Les départs ont par la suite continué avec une régularité alarmante.

Tout juste avant le congédiement de Rex Tillerson, trois autres membres de l'entourage du président étaient partis en l'espace d'un mois.

Il s'agissait de précieux alliés que le président aurait préféré conserver : le secrétaire du personnel Rob Porter, la directrice des communications Hope Hicks et le conseiller principal du président sur l'économie Gary Cohn.

AP

Le secrétaire d'État Rex Tillerson envoie la main après s'être adressé aux médias, hier, à Washington. Il a été congédié par Donald Trump plus tôt dans la journée.

Des trois, c'est Gary Cohn qui était le plus important.
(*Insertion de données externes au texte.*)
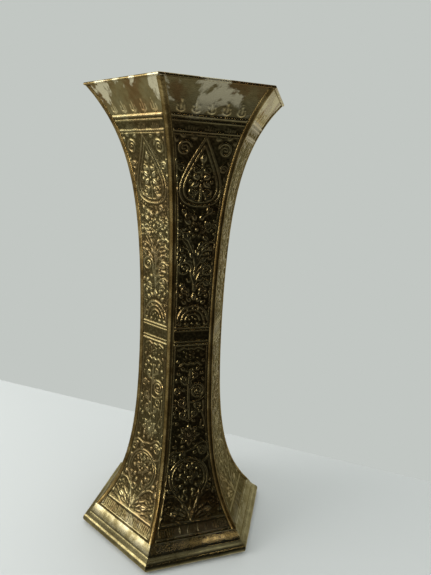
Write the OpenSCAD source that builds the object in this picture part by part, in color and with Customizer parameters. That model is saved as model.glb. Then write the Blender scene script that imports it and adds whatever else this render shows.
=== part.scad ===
// Hexagonal umbrella stand in embossed sheet brass: six curved side panels meet at soldered
// corners under rounded corner beads, stand in a mitred plinth, and are stiffened at the mouth
// by a wire rolled into the rim. A round drip pan stands loose on the base plate.
// Corners point along +X and -X, and the front panel faces -Y. Z = 0 is the face it stands on.

/* [Body] */
// Height from the floor to the top of the rolled rim
height = 610; // [560:5:660]
// Corner radius that the body would have with no flare
core_r = 57; // [55:1:70]
// How far the mouth flares out beyond the core, at the corners
mouth_flare = 76; // [60:1:85]
// Drop in height over which the mouth's flare shrinks by a factor of e
mouth_reach = 74; // [60:1:85]
// How far the foot of the panels flares out beyond the core, at the corners
foot_flare = 62; // [50:1:70]
// Rise in height over which the foot's flare shrinks by a factor of e
foot_reach = 66; // [55:1:75]
// Thickness of the panel sheet
sheet = 0.9; // [0.7:0.1:1.2]
// Gap left for solder on each side of a corner seam
seam = 0.15; // [0.05:0.05:0.3]

/* [Ribs] */
// Radius of the raised horizontal ribs that frame the ornament
rib_r = 1.2; // [0.8:0.1:1.6]
// Depth of the plain rim band, from the top down to the first rib
rim_band = 38; // [30:1:45]
// Height of the dark frieze between the two upper ribs
frieze = 15; // [10:1:20]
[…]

De par son expérience, sa compétence et ses fonctions. «S'en remettre représentera un défi considérable» pour l'administration américaine, a d'ailleurs déploré la page éditoriale du Wall Street Journal, où l'on donne généralement à Donald Trump le bon Dieu sans confession.

Tous les trois (comme Rex Tillerson) faisaient, semble-t-il, partie des conseillers qui arrivaient parfois à faire comprendre à Donald Trump que la modération a bien meilleur goût.

Il est important de le mentionner : le chaos à la Maison-Blanche n'est pas seulement un problème institutionnel anodin. L'hémorragie des conseillers non plus. Tout ça a des impacts bien réels. Sur les États-Unis et sur leurs partenaires (dont le Canada, évidemment). Parce que, bien sûr, le chaos nuit au processus décisionnel. Être sur le pont du Titanic pendant le naufrage ne favorise pas la prise de décisions éclairées...

Et parce que, par ailleurs, les conseillers modérés comme Rex Tillerson et Gary Cohn au sein de l'administration Trump se font de plus en plus rares. Ça signifie que les plus radicaux ont, plus que jamais, le bras long. Et ça veut dire que le président est plus susceptible de poser des gestes irraisonnés.

C'est loin d'être une bonne nouvelle alors que la Maison-Blanche fait face, à court terme, à des défis que même un président normal entouré d'une équipe stable aurait du mal à surmonter : assurer l'avenir de l'Accord de libre-échange nord-américain et résoudre la crise nord-coréenne, entre autres...

Il reste à espérer que le nouveau secrétaire d'État Mike Pompeo, qu'on décrit comme un faucon, fera néanmoins partie de ceux qu'on surnomme les «adultes» au sein de l'administration américaine. Le chaos qui y règne nous rappelle pourquoi on compare si souvent le président à un enfant.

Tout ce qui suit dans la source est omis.